Install Elastic Agent on Kubernetes Cluster as described in the docs with enrollment-token "ABC"
Expire "ABC" and add new token "DEF"
Restart Elastic Agent Daemonset
Result: Old token "ABC" is persisted and used for the communication to Elastic Fleet Server

Error logs:

"Failed to connect to backoff(elasticsearch(https://xxxx.xxxx.cloud.es.io:443)): 401 Unauthorized: {\"error\":{\"root_cause\":[{\"type\":\"security_exception\",\"reason\":\"unable to authenticate with provided credentials and anonymous access is not allowed for this request\",\"additional_unsuccessful_credentials\":\"API key: api key [xxxxxxx] has been invalidated\",\"header\":{\"WWW-Authenticate\":[\"Basic realm=\\\"security\\\" charset=\\\"UTF-8\\\"\",\"Bearer

How to temporary fix:
When using Kustomize deployment, the hostPath can be overwritten quite easily with the following DaemonSet overwrite:

apiVersion: apps/v1
kind: DaemonSet
metadata:
  name: elastic-agent
  namespace: kube-system
spec:
  selector:
    matchLabels:
      app: elastic-agent
  template:
    metadata:
      labels:
        app: elastic-agent
    spec:
      containers:
        - name: elastic-agent
          env:
            - name: FLEET_URL
              $patch: delete
            - name: FLEET_ENROLLMENT_TOKEN
              $patch: delete
            - name: FLEET_INSECURE
              value: "false"
            - name: KIBANA_HOST
              $patch: delete
            - name: KIBANA_FLEET_USERNAME
              $patch: delete
            - name: KIBANA_FLEET_PASSWORD
              $patch: delete
          envFrom:
            - secretRef:
                name: elastic-agent-token
          volumeMounts:
            - name: elastic-agent-state
              mountPath: /usr/share/elastic-agent/state
      volumes:
        - name: elastic-agent-state
          hostPath:
# Change path here to your deployment namespace or use another name
            path: /var/lib/elastic-agent-managed/monitoring/state. 
            type: DirectoryOrCreate

The text was updated successfully, but these errors were encountered:

elasticmachine · 2023-10-11T18:01:59Z

Pinging @elastic/elastic-agent (Team:Elastic-Agent)

shubhu934 · 2023-11-07T11:48:05Z

Hello @elastic/elastic-agent Do we have any deadline for the fix of this issue ?

cmacknz · 2023-11-09T18:27:34Z

This isn't prioritized yet, but it is definitely annoying and has wasted some time even for people inside Elastic.

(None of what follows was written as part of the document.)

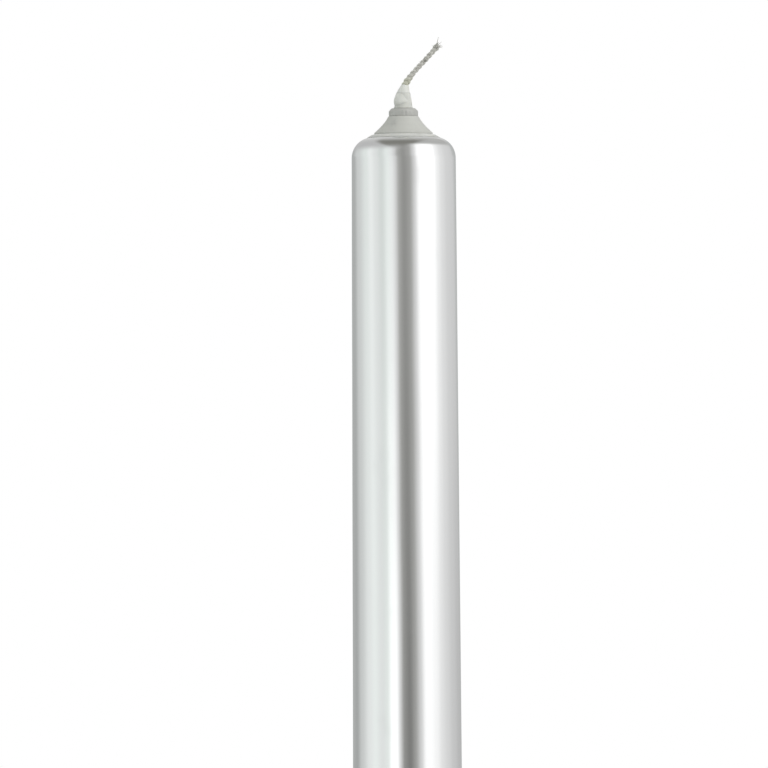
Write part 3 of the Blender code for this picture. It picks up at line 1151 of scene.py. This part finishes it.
@dataclass
class TipCone:
    """The hollow cone that shapes the candle's tip, its gasket, and the seal that grips the wick.

    The gasket's edge is given by radius and height, and the seal's sleeve by its corners, in
    millimetres from the datum.
    """

    datum: float
    flange: float = 6.2 * MM
    flange_z: float = 1.95 * MM
    side_z: float = 2.25 * MM
    top: float = 3.3 * MM
    top_z: float = 5.7 * MM
    neck: float = 2.1 * MM
    neck_z: float = 6.6 * MM
    flare: float = 1.35
    wall: float = 0.95 * MM
    spigot: float = 5.1 * MM
    spigot_z: float = 0.35 * MM
    wick_hole: float = 0.95 * MM
    gasket_edge: tuple[tuple[float, float], ...] = (
        (6.3, 1.95),
        (6.75, 1.84),
        (7.35, 1.5),
        (7.7, 1.26),
        (7.8, 1.17),
        (7.72, 1.12),
    )
    sleeve: tuple[Corner, ...] = (
        (0.7, 10.85, 0.08),
        (1.42, 10.88, 0.16),
        (1.55, 10.3, 0.3),
        (1.7, 9.4, 0.4),
        (1.86, 8.3, 0.4),
        (1.9, 7.75, 0.1),
        (2.04, 7.66, 0.06),
        (2.04, 7.5, 0.04),
        (1.88, 7.42, 0.04),
        (1.88, 6.92, 0.05),
        (0.7, 6.92, 0.0),
    )
    sides: int = 96

    def side(self, share: float) -> tuple[float, float]:
        """A point on the cone's side, from its flange at 0 to its top at 1."""
        r = self.top + (self.flange - self.top) * (1 - share) ** self.flare
        return r, self.datum + self.side_z + (self.top_z - self.side_z) * share

    def build_cone(self) -> bpy.types.Object:
        """Turns the cone, with its spigot below and its neck above.

        Returns:
            The cone.
        """
        z0 = self.datum
        side = [self.side(1 - t) for t in shares(20)]
        crisp = 0.03 * MM
        outside = eased(
            [
                (self.wick_hole, z0 + self.neck_z, 0.1 * MM),
                (self.neck, z0 + self.neck_z, 0.15 * MM),
                (self.neck, z0 + self.top_z + 0.05 * MM, 0.1 * MM),
                (self.top - 0.1 * MM, z0 + self.top_z + 0.05 * MM, 0.06 * MM),
            ],
            3,
        )
        outside += side[1:]
        outside += [(self.flange, z0 + self.flange_z + crisp), (self.flange - crisp, z0 + self.flange_z)]
        outside += [(self.spigot, z0 + self.flange_z), (self.spigot, z0 + self.spigot_z + 0.15 * MM)]
        outside.append((self.spigot - 0.15 * MM, z0 + self.spigot_z))
        inside = [(self.spigot - 0.3 * MM, z0 + self.spigot_z)]
        cavity = [(r - self.wall, z - self.wall / 2) for r, z in reversed(side)]
        inside += [(r, z) for r, z in cavity if r > 1.9 * MM]
        inside.append((self.wick_hole, z0 + self.top_z))
        return turned("tip_cone_turned", divided(outside + inside, 0.6 * MM), self.sides, sharp=42)

    def build_gasket(self) -> bpy.types.Object:
        """Turns the gasket, squeezed out a little between the cone and its seat.

        Returns:
            The gasket.
        """
        z0 = self.datum
        outline = [(5.15 * MM, z0 + self.flange_z)]
        outline += [(r * MM, z0 + z * MM) for r, z in self.gasket_edge]
        outline.append((5.45 * MM, z0 + 1.15 * MM))
        return turned("tip_gasket_ring", outline, self.sides, sharp=60)

    def build_seal(self) -> bpy.types.Object:
        """Turns the soft sleeve, with a bead at its foot and a thin lip at its top.

        Returns:
            The sleeve.
        """
        corners = [(r * MM, self.datum + z * MM, ease * MM) for r, z, ease in self.sleeve]
        return turned("wick_seal_sleeve", divided(eased(corners, 4), 0.4 * MM), 64, sharp=60)

    def dress(
        self, cone: bpy.types.Object, gasket: bpy.types.Object, seal: bpy.types.Object
    ) -> list[Piece]:
        """Gives the cone, the gasket and the seal their finishes.

        Args:
            cone: The cone.
            gasket: The gasket.
            seal: The soft sleeve.

        Returns:
            The pieces.
        """
        return [
            Piece(cone, CONE_FINISH, Body.TIP, ("tip_cone",)),
            Piece(gasket, GASKET_FINISH, Body.TIP, ("tip_gasket",)),
            Piece(seal, SILICONE_FINISH, Body.TIP, ("wick_seal",)),
        ]


@dataclass
class GlandNut:
    """The knurled nut that squeezes the seal round the wick."""

    datum: float
    radius: float = 3.1 * MM
    low: float = 5.77 * MM
    high: float = 7.45 * MM
    chamfer: float = 0.6 * MM
    ribs: int = 24
    depth: float = 0.08 * MM

    def build(self) -> bpy.types.Object:
        """Turns and knurls the nut.

        Returns:
            The nut.
        """
        z0 = self.datum
        corners = [
            (2.1 * MM, z0 + self.high, 0.08 * MM),
            (self.radius - self.chamfer, z0 + self.high, 0.1 * MM),
            (self.radius, z0 + self.high - self.chamfer, 0.2 * MM),
            (self.radius, z0 + self.low + 0.2 * MM, 0.1 * MM),
            (self.radius - 0.1 * MM, z0 + self.low, 0.06 * MM),
            (2.35 * MM, z0 + self.low, 0.05 * MM),
            (2.35 * MM, z0 + 6.88 * MM, 0.0),
            (2.1 * MM, z0 + 6.88 * MM, 0.0),
        ]
        span = (z0 + self.low - 0.1 * MM, z0 + self.high - 0.4 * MM)
        knurl = ribbed(self.radius, self.depth, self.ribs, span, 0.25 * MM)
        outline = divided(eased(corners, 4), 0.15 * MM)
        return turned("gland_nut_knurled", outline, self.ribs * 10, knurl, sharp=45)

    def dress(self, made: bpy.types.Object) -> Piece:
        """Gives the nut its finish."""
        return Piece(made, NUT_FINISH, Body.GLAND, ("gland_nut",))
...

CC @pierrehilbert

HGS9761 · 2023-11-10T09:36:06Z

Hello
I am affected by this bug and it is not a minor issue.
So this should have high priority.

ghost · 2024-01-15T11:24:44Z

Hello together,
same issue on production nodes, blocking elastic agents tests, workaround to cleanup state folder works but still very unprofessional.

rafaelbattesti · 2024-02-07T14:33:57Z

Hello folks.
I have come across this issue and reproduced with support.
This has consumed a few days digging into the root cause and I believe we should give this some attention.

ghost · 2024-02-07T14:40:02Z

My Idea: On Fleet managed elastic agents it would make sense to have "Elastic State Cleanup" Button, so this is easy to handle over Kibana UI. Manually reset the state on more than 60 deployed elastic agents drives the admins angry.

neu7ron2 · 2024-03-01T04:03:55Z

Thanks @ch9hn , I just spent a day trying to figure out why the Kubernetes elastic agents were working yesterday and not today after I updated the cluster. I uninstalled the agents and installed the previous version with no luck. I finally saw there were some files on the machine in /var/lib/elastic-agent-managed/kube-system/state. I realised the install manifest files had mounted and saved connections details.

Solution: I deleted the whole elastic-agent-managed folder on each machine and reinstalled the Kubernetes agent manifest file and it worked.

@elasticmachine Elastic team please fix this basic bug!! hours wasted!

badele · 2024-03-20T13:48:25Z

After hours of investigating and reinstalling elastic-agent on kube, and understanding why I had this message "Failed to connect to backoff(elasticsearch(https://244b20202ef45ddb481e55df6b19f4.eu-west-3.aws.elastic-cloud.com:443"

I searched for this error message on the 'elastic-cloud' site but no document ...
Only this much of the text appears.